Published
Hi Everyone... I have been a nurse with an exceptional record for three years. I was in the process of being hired on as a unit manager in the next few days......and then....I lost my brain in the middle of an absolute hellish shift. One of my patients exhausted all of her available meds that I could give her and I listened to her beg for hours after all trying all available nursing interventions. I had the brilliant idea to give her Benadryl without calling the doctor. I know better than this. I don't even know how to explain or even justify what I could possibly have been thinking. I have never been afraid to fight for orders before. I have no one to blame but myself. I have been surfing the web all day trying to see if there was hope at the end of this tunnel......I lost my job today and I waiting to hear from the board in a month or so. My DON says that I wont lose my license but will have a letter of admonition on my record forever for this mistake. They say that life is all about learning lessons but...... I don't want to do LTC nursing ever again. It is horribly stressful. Im going to pick myself and be dang sure I NEVER make this mistake again. any ideas???
That surveyor is clearly too ignorant for that job. Oh my freaking goodness... do we need orders to start chest compressions too?Supplemental O2 for sats in the low 80s is clearly indicated per BLS protocols.
I don't think it was the same surveyor but one walked in to a place where my friend was the DON because the family called and said their grandma wasn't getting the correct IV fluid (by the way, they never mentioned this to the nurses). So in walks the surveyor and after doing all the preliminary stuff they do (so they can get their 8 hours in at one facility) goes to look at the MD orders which read: Half normal saline IV at 50 ml per hour for 72 hours. Surveyor looks at what was hanging and said: "Oh, this is incorrect. The order was for half normal saline. This bag says 0.45% NS and and everyone knows that half is 50%.
Um, hmmmm, not when NORMAL SALINE is 0.9%!!! People don't become surveyors because they are the best and brightest-although I do know some surveyors who are quite bright and very fair when they come into the building.

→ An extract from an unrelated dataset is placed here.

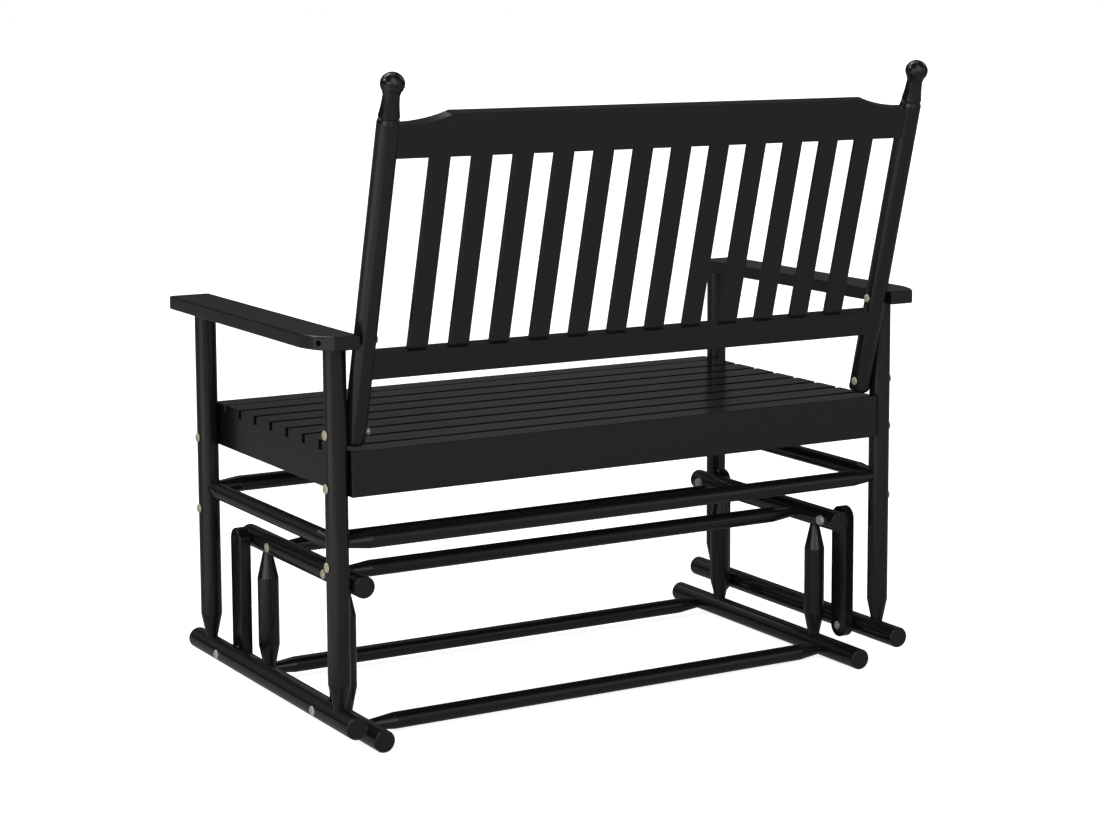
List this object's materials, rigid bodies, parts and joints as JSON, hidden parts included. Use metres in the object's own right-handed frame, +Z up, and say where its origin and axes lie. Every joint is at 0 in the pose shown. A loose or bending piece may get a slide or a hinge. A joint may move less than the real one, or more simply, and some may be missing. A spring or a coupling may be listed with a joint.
{
  "type": "swing bench",
  "caption": "Glider porch bench: slatted seat and back in a dowel frame with armrests and ball finials, hung on flat links inside a low dowel base so that it swings level.",
  "frame": {"origin": "on the floor, midway between the four seat posts", "axes": "+Z up; -Y the way a sitter faces; +X the sitter's left; links plumb at rest"},
  "size_m": [1.125, 0.7268, 1.0424],
  "materials": {
    "black_painted_wood": "brushed satin black paint on hardwood",
    "zinc_plated_steel": "zinc plated, slightly yellow"
  },
  "bodies": {
    "base": {"base_floor_cross_front": "black_painted_wood", "base_floor_cross_rear": "black_painted_wood", "base_floor_rail_left": "black_painted_wood", "base_floor_rail_right": "black_painted_wood", "base_hanger_rail_left": "black_painted_wood", "base_hanger_rail_right": "black_painted_wood", "base_top_cross_front": "black_painted_wood", "base_top_cross_rear": "black_painted_wood", "base_upright_front_left": "black_painted_wood", "base_upright_front_right": "black_painted_wood", "base_upright_rear_left": "black_painted_wood", "base_upright_rear_right": "black_painted_wood", "pivot_bolt_top_front_left": "zinc_plated_steel", "pivot_bolt_top_front_right": "zinc_plated_steel", "pivot_bolt_top_rear_left": "zinc_plated_steel", "pivot_bolt_top_rear_right": "zinc_plated_steel"},
    "seat": {"armrest_left": "black_painted_wood", "armrest_right": "black_painted_wood", "back_crest_rail": "black_painted_wood", "back_lower_rail": "black_painted_wood", "back_post_left": "black_painted_wood", "back_post_right": "black_painted_wood", "back_slat_01": "black_painted_wood", "back_slat_02": "black_painted_wood", "back_slat_03": "black_painted_wood", "back_slat_04": "black_painted_wood", "back_slat_05": "black_painted_wood", "back_slat_06": "black_painted_wood", "back_slat_07": "black_painted_wood", "back_slat_08": "black_painted_wood", "back_slat_09": "black_painted_wood", "back_slat_10": "black_painted_wood", "back_slat_11": "black_painted_wood", "back_slat_12": "black_painted_wood", "pivot_bolt_low_front_left": "zinc_plated_steel", "pivot_bolt_low_front_right": "zinc_plated_steel", "pivot_bolt_low_rear_left": "zinc_plated_steel", "pivot_bolt_low_rear_right": "zinc_plated_steel", "seat_bottom_rail_left": "black_painted_wood", "seat_bottom_rail_right": "black_painted_wood", "seat_front_stretcher": "black_painted_wood", "seat_panel_frame": "black_painted_wood", "seat_post_front_left": "black_painted_wood", "seat_post_front_right": "black_painted_wood", "seat_post_rear_left": "black_painted_wood", "seat_post_rear_right": "black_painted_wood", "seat_rear_stretcher": "black_painted_wood", "seat_side_stretcher_left": "black_painted_wood", "seat_side_stretcher_right": "black_painted_wood", "seat_slat_01": "black_painted_wood", "seat_slat_02": "black_painted_wood", "seat_slat_03": "black_painted_wood", "seat_slat_04": "black_painted_wood", "seat_slat_05": "black_painted_wood", "seat_slat_06": "black_painted_wood", "seat_slat_07": "black_painted_wood"},
    "link_front_left": {"swing_link_front_left": "black_painted_wood"},
    "link_front_right": {"swing_link_front_right": "black_painted_wood"},
    "link_rear_left": {"swing_link_rear_left": "black_painted_wood"},
    "link_rear_right": {"swing_link_rear_right": "black_painted_wood"}
  },
  "joints": [
    {"name": "front_left_link_swing", "type": "hinge", "parent": "base", "child": "link_front_left", "pos_m": [0.4795, -0.193, 0.2453], "axis": [1, 0, 0], "range_deg": [-12, 12]},
    {"name": "front_right_link_swing", "type": "hinge", "parent": "base", "child": "link_front_right", "pos_m": [-0.4795, -0.193, 0.2453], "axis": [1, 0, 0], "range_deg": [-12, 12]},
    {"name": "rear_left_link_swing", "type": "hinge", "parent": "base", "child": "link_rear_left", "pos_m": [0.4795, 0.193, 0.2453], "axis": [1, 0, 0], "range_deg": [-12, 12]},
    {"name": "rear_right_link_swing", "type": "hinge", "parent": "base", "child": "link_rear_right", "pos_m": [-0.4795, 0.193, 0.2453], "axis": [1, 0, 0], "range_deg": [-12, 12]},
    {"name": "seat_swing", "type": "hinge", "parent": "link_rear_left", "child": "seat", "pos_m": [0.4795, 0.193, 0.0543], "axis": [1, 0, 0], "range_deg": [-12, 12]}
  ],
  "couplings": [
    {"joint": "front_left_link_swing", "follows": "rear_left_link_swing", "ratio": 1},
    {"joint": "front_right_link_swing", "follows": "rear_left_link_swing", "ratio": 1},
    {"joint": "rear_right_link_swing", "follows": "rear_left_link_swing", "ratio": 1},
    {"joint": "seat_swing", "follows": "rear_left_link_swing", "ratio": -1}
  ]
}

I have a few questions:What was the Benadryl given for?
Did the pt experience an adverse/allergic response from the medication?

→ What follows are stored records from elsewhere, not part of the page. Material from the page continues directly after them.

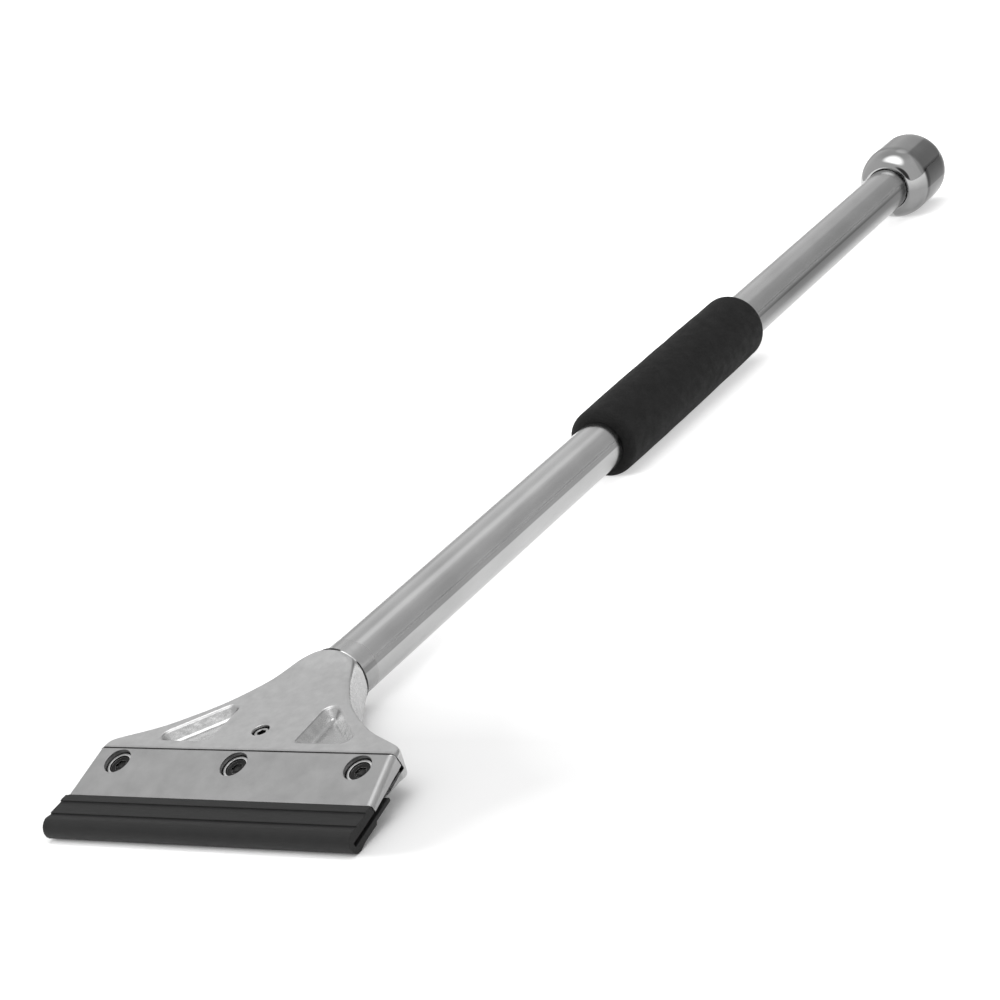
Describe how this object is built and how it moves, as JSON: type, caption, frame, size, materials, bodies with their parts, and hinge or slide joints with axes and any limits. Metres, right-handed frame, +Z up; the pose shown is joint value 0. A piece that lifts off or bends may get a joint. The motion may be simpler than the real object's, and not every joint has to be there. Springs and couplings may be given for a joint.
{
  "type": "steel scraper",
  "caption": "Long-handled steel scraper with a wide clamped blade, rubber blade guard, tubular handle, foam grip and a steel cap that can be struck.",
  "frame": {"origin": "under the middle of the tool, on the surface it lies on", "axes": "+Z up, +Y along the handle from the blade to the strike cap, +X across the blade; X = 0 is the plane of symmetry"},
  "size_m": [0.1308, 0.6638, 0.0373],
  "materials": {
    "cast_steel": "satin grey, bead blasted",
    "machined_steel": "satin grey, fine ground",
    "black_steel": "black oxide with bright worn edges",
    "bright_steel": "ground bright",
    "tube_steel": "smooth drawn tube, satin",
    "polished_steel": "polished",
    "rubber": "matt dark grey",
    "foam": "closed cell foam, matt black"
  },
  "bodies": {
    "head": {"head_body": "cast_steel", "neck_lock_ring": "black_steel", "neck_stud": "machined_steel", "neck_insert": "machined_steel", "handle_tube": "tube_steel", "foam_grip": "foam", "cap_insert": "machined_steel", "cap_stud": "machined_steel", "strike_cap": "polished_steel"},
    "clamp_plate": {"clamp_plate": "machined_steel"},
    "clamp_screw_left": {"clamp_screw_left": "black_steel"},
    "clamp_screw_middle": {"clamp_screw_middle": "black_steel"},
    "clamp_screw_right": {"clamp_screw_right": "black_steel"},
    "stud_lock_screw": {"stud_lock_screw": "black_steel"},
    "blade": {"blade": "bright_steel"},
    "blade_guard": {"blade_guard": "rubber"}
  },
  "joints": [
    {"name": "clamp_plate_lift", "type": "slide", "parent": "head", "child": "clamp_plate", "axis": [0, -0.3424, 0.9396], "range_m": [0, 0.002]},
    {"name": "clamp_screw_middle_turn", "type": "hinge", "parent": "clamp_plate", "child": "clamp_screw_middle", "pos_m": [0, -0.30023, 0.01372], "axis": [0, -0.3424, 0.9396], "range_deg": [0, 720]},
    {"name": "clamp_screw_left_turn", "type": "hinge", "parent": "clamp_plate", "child": "clamp_screw_left", "pos_m": [-0.0517, -0.30023, 0.01372], "axis": [0, -0.3424, 0.9396], "range_deg": [0, 720]},
    {"name": "clamp_screw_right_turn", "type": "hinge", "parent": "clamp_plate", "child": "clamp_screw_right", "pos_m": [0.0517, -0.30023, 0.01372], "axis": [0, -0.3424, 0.9396], "range_deg": [0, 720]},
    {"name": "stud_lock_screw_turn", "type": "hinge", "parent": "head", "child": "stud_lock_screw", "pos_m": [0, -0.28288, 0.01763], "axis": [0, -0.0863, 0.9963], "range_deg": [0, 720]},
    {"name": "blade_slide", "type": "slide", "parent": "head", "child": "blade", "axis": [0, -0.9767, -0.2146], "range_m": [0, 0.024]},
    {"name": "blade_guard_slide", "type": "slide", "parent": "blade", "child": "blade_guard", "axis": [0, -0.9767, -0.2146], "range_m": [0, 0.024]}
  ],
  "couplings": [
    {"joint": "clamp_screw_middle_turn", "follows": "clamp_plate_lift", "rad_per_m": 6283},
    {"joint": "clamp_screw_left_turn", "follows": "clamp_plate_lift", "rad_per_m": 6283},
    {"joint": "clamp_screw_right_turn", "follows": "clamp_plate_lift", "rad_per_m": 6283}
  ]
}
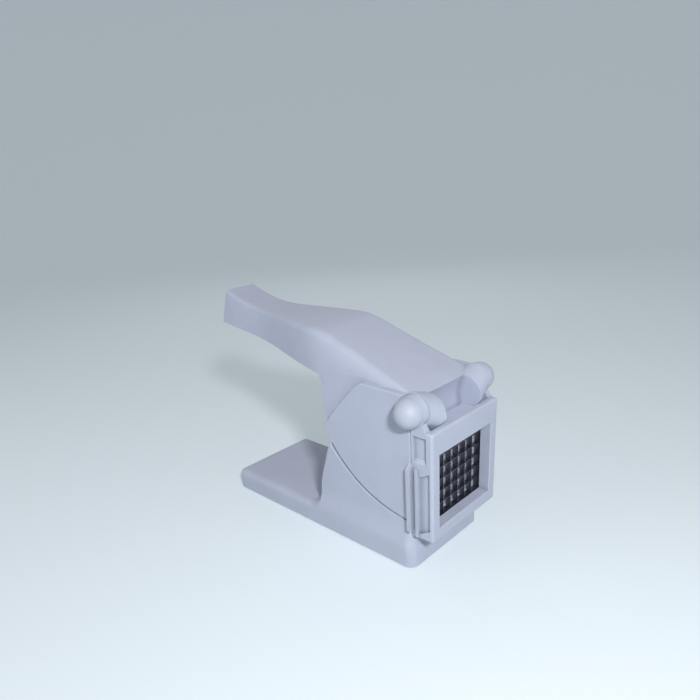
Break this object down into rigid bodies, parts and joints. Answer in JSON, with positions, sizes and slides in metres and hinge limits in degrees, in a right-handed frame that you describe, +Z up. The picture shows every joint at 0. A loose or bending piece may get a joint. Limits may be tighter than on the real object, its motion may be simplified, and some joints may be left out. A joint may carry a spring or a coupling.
{
  "type": "lever potato chipper",
  "caption": "Pale plastic lever potato chipper: a hooded lever with sector-shaped side plates swings over a curved saddle and pushes through a steel blade grid.",
  "frame": {"origin": "middle of the object's footprint at table level, halfway along its length with the lever pressed", "axes": "+X towards the outlet, the handle lies towards -X; +Y across, along the hinge line; +Z up"},
  "size_m": [0.2924, 0.1236, 0.2099],
  "materials": {
    "pale_plastic": "satin lavender-white moulding",
    "cap_plastic": "glossy pale moulding",
    "inner_plastic": "matte lavender-grey moulding",
    "blade_steel": "ground stainless strip",
    "pin_steel": "drawn steel",
    "foot_rubber": "soft matte rubber"
  },
  "bodies": {
    "stand": {"base": "pale_plastic", "foot_1": "foot_rubber", "foot_2": "foot_rubber", "foot_3": "foot_rubber", "foot_4": "foot_rubber", "front_frame": "pale_plastic", "frame_screws": "pin_steel", "axle_pins": "pin_steel", "ball_cap_left": "cap_plastic", "ball_cap_right": "cap_plastic"},
    "press_lever": {"lever": "pale_plastic", "guard_left": "pale_plastic", "guard_right": "pale_plastic", "guard_screws": "pin_steel", "pusher": "inner_plastic", "pusher_screws": "pin_steel"},
    "grid_cassette": {"grid_carrier": "inner_plastic", "grid_rim": "blade_steel", "blade_v_1": "blade_steel", "blade_v_2": "blade_steel", "blade_v_3": "blade_steel", "blade_v_4": "blade_steel", "blade_v_5": "blade_steel", "blade_v_6": "blade_steel", "blade_h_1": "blade_steel", "blade_h_2": "blade_steel", "blade_h_3": "blade_steel", "blade_h_4": "blade_steel", "blade_h_5": "blade_steel"}
  },
  "joints": [
    {"name": "lever_hinge", "type": "hinge", "parent": "stand", "child": "press_lever", "pos_m": [0.1258, 0, 0.1472], "axis": [0, 1, 0], "range_deg": [0, 100]},
    {"name": "cassette_slide", "type": "slide", "parent": "stand", "child": "grid_cassette", "axis": [0, 0, -1], "range_m": [0, 0.03]}
  ]
}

Did you override the medication or had "leftover" in a vial from another pt?
Don't get me wrong, you definitely were beyond our scope of practice but I am curious as to why you did what you did? (Sorry if that sounds abrupt, I'm a male nurse, its what we do lol.)
In relation to the seriousness of this post, any lol is not appropriate.
Benadryl potentiates opiates. I'm a female nurse.. knowing this is what we do.
I NEVER make this mistake again. any ideas???
Perhaps the most effective way to ensure you never do this again is work in a facility where all meds come out of a dispensing machine and must be charted in an EMR utilizing a verification scanner or portable rover.
Honestly, though, I would be stunned if you ever did anything like this again. This sounds like a sufficiently stressful and memorable event that will be permanently imprinted in your long-term memory.
Giving 25mg of PO Benedryl really isn't any big deal but the system just doesn't work that way (as we all know) so we just don't go there. I have given family members some ibuprofen or APAP out of my personal bag but for a patient? Nope, never ever... only meds ordered by the doc, verified by the pharamacist, and dispensed through the appropriate means.
I imagine that things will all work out in the long run and there's no need to continue to beat yourself up over it. You cannot change anything that happened but you certainly have control over the future.
Keep your chin up and look yourself - and everyone else - straight in the eye. I once made a serious med error and, hard as it was, that was the approach that I took. Over time, the sting faded and I got some positive comments from colleagues about the dignified manner in which I conducted myself and owned up to it, even sitting in room full of people including the manager of risk management, hospital counsel, the nursing director, two pharmacists, a couple of fellow nurses, and a physician.
This, too, shall pass.
Here.I.Stand, BSN, RN
5,047 Posts
That surveyor is clearly too ignorant for that job. Oh my freaking goodness... do we need orders to start chest compressions too?
Supplemental O2 for sats in the low 80s is clearly indicated per BLS protocols.